By the time Dilla turned 20, hip hop legends like A Tribe Called Quest, De La Soul, Busta Rhymes and even Jay Z were coming to Detroit to seek out the producer prodigy. Then, Dilla bridged the gap between the old world and the new when at the turn of the millennium he began collaborating with Questlove, Erykah Badu, Talib Kweli and the neo-soul set forming a collective known as the Soulquarians.
Dilla’s genius was evident early on and throughout his career. His mother, known now in the hip hop world as Ma Dukes, says James used to work word search puzzles for hours on end often identifying words that she didn’t even realize he knew. Then it was Questlove who delivered the now famous analogy about Dilla’s supernatural skills at creating beats with samples when he said, “It was like watching someone solve a 10,000 word puzzle in record time.”
it is a constant cycle of artistry.There is no real beginning, no real end.
Dilla passed away at the age of 32 in 2007, accomplishing more in those three decades and two years than most people will in a lifetime. His legacy, however, is still shining today. In 2010, the multi-instrumentalist composer Miguel Atwood-Ferguson interpreted Dilla’s music with a 60-piece orchestra celebrating Dilla and his musical influences. The work was entitled Suite for Ma Dukes and was both recorded and presented live at such prestigious institutions as Lincoln Center in New York City and the Barbican in London.
In 2014, Ma Dukes donated the super producer’s MPC along with his Moog synthesizer to the Smithsonian Institution’s African American History Museum.
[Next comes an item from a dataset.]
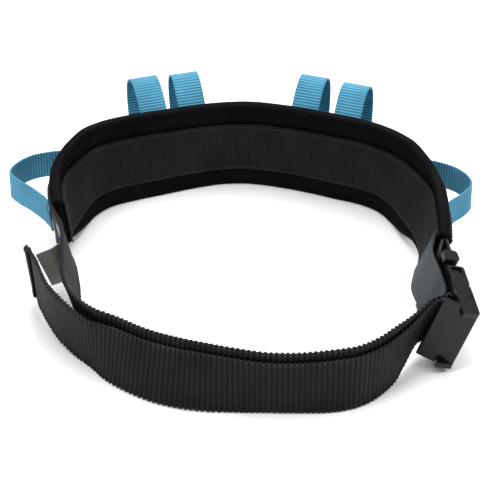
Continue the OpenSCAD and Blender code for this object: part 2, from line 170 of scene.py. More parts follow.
M_LINING = material("pad_lining", (0.0034, 0.0036, 0.0046),
    0.8, 0.0, 0.04, (700, 700, 0.5), (900, 0.25), 0.3)
M_SHELL = material("pad_shell", (0.0032, 0.0034, 0.0043),
    0.75, 0.0, 0.05, (600, 600, 0.6), (700, 0.25), 0.3)
M_BIND = material("binding_tape", (0.0028, 0.0028, 0.0036),
    0.75, 0.0, 0.04, (900, 500, 0.5), (900, 0.2), 0.2)
# the last number of the ribbed, black and blue webbing is how dark their painted shade in the rib hollows goes
M_RIB = material("ribbed_webbing", (0.0125, 0.0132, 0.0165),
    0.55, 0.0, 0.08, (900, 700, 0.35), (1200, 0.25), 0.35, 0.1)
M_WEB = material("black_webbing", (0.0095, 0.0102, 0.0125),
    0.5, 0.0, 0.11, (900, 600, 0.45), (1000, 0.3), 0.35, 0.12)
M_BLUE = material("blue_webbing", (0.08, 0.33, 0.5),
    0.62, 0.05, 0.15, (900, 700, 0.4), (1100, 0.25), 0.14, 0.38)
M_THREAD = material("dark_blue_thread", (0.008, 0.05, 0.11), 0.55, 0.1, 0.3, None, (2500, 0.5), 0.2)
M_STITCH = material("black_thread", (0.03, 0.03, 0.036), 0.5, 0.05, 0.35, None, (2500, 0.5), 0.2)
M_LABEL = material("label_cloth", (0.37, 0.355, 0.325),
    0.62, 0.15, 0.3, (1500, 1500, 0.25), (600, 0.2), 0.07)
M_FLAP = material("flap_vinyl", (0.024, 0.033, 0.041), 0.5, 0.0, 0.12, None, (420, 0.3), 0.1)
M_EDGE = material("flap_edge", (0.004, 0.004, 0.005), 0.55, 0.0, 0.2, None, (900, 0.3), 0.2)
M_PLASTIC = material("buckle_plastic", (0.0045, 0.005, 0.0065),
    0.28, 0.0, 0.3, None, (1500, 0.14), 0.15)
M_FLOOR = material("floor", (0.9, 0.9, 0.9), 0.9, 0, 0.1, None, (60, 0.02), 0.01)

bpy.ops.mesh.primitive_plane_add(size=12, location=(0, 0, -0.0002))
floor = bpy.context.object
floor.name = "floor"
floor.data.materials.append(M_FLOOR)

# ---------------------------------------------------------------- the belt's own lines, in metres
MM = 0.001


def table(rows):
    return np.array(rows, float) * np.array([MM, MM, MM, 1, 1])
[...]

The unprecedented Detroit Rising NFT series created by artist Desiree Kelly, in collaboration with Ma Dukes, offers rare insight into Dilla’s early life and presents the first works of art from the life of J Dilla the world has been given since his passing. The series features two animated sequences based on the interview with Ma Dukes along with word search puzzles that give a nod to the gamification of NFTs but that are rooted in old school tenets. One word search features six J Dilla song titles. The other six feature one song title each. In order to solve these puzzles, you'll have to get familiar with the work of one of hip hop's most innovative producers.
“I think music production and art production are exactly the same.”
says Desiree Kelly. “You’re literally talking about putting pieces of something together into a whole so that
becomes a system. Music producers get their sound and artists get their style.”